### Recorded data
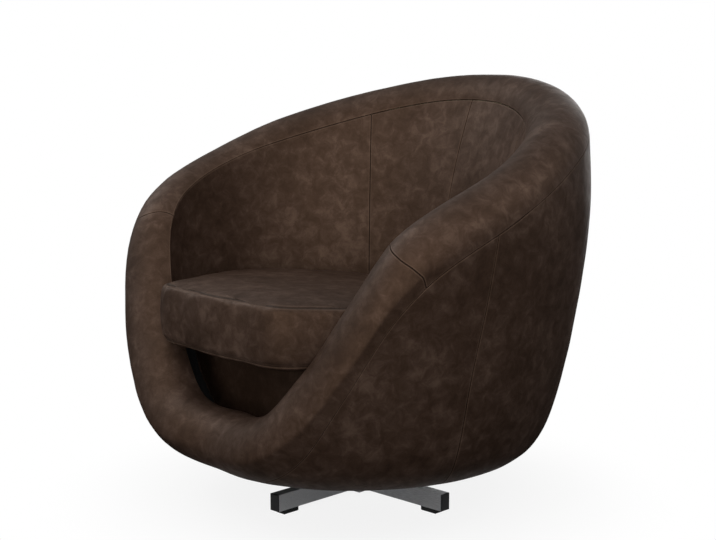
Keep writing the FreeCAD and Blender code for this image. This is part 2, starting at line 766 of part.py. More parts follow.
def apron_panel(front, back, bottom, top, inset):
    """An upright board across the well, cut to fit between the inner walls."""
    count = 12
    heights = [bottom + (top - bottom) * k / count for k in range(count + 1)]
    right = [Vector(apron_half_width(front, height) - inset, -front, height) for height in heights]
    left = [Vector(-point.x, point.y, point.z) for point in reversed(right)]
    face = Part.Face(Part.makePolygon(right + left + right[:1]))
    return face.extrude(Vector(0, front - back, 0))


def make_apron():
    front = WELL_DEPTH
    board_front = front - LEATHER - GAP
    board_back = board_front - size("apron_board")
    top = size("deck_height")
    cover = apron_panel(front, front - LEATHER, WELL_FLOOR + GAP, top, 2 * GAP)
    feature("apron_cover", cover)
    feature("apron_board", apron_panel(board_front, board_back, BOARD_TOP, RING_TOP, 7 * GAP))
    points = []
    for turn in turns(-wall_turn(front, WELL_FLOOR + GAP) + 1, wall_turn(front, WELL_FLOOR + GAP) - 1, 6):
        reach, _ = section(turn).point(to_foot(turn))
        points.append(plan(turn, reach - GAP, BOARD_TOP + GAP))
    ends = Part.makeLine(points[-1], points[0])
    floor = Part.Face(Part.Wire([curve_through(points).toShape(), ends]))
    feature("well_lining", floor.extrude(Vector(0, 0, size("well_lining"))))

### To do
Only the lines from the start of the data to the line holding "return face.extrude(Vector(0, front" are wanted; return them exactly, both ends included.

### Correct result
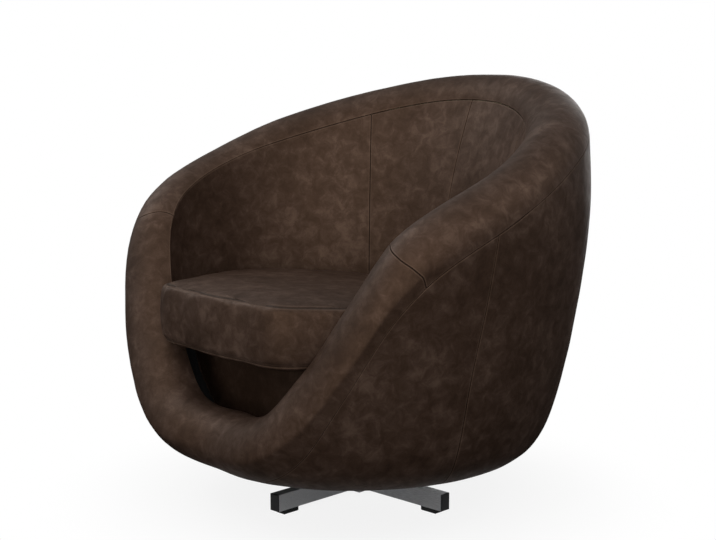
Keep writing the FreeCAD and Blender code for this image. This is part 2, starting at line 766 of part.py. More parts follow.
def apron_panel(front, back, bottom, top, inset):
    """An upright board across the well, cut to fit between the inner walls."""
    count = 12
    heights = [bottom + (top - bottom) * k / count for k in range(count + 1)]
    right = [Vector(apron_half_width(front, height) - inset, -front, height) for height in heights]
    left = [Vector(-point.x, point.y, point.z) for point in reversed(right)]
    face = Part.Face(Part.makePolygon(right + left + right[:1]))
    return face.extrude(Vector(0, front - back, 0))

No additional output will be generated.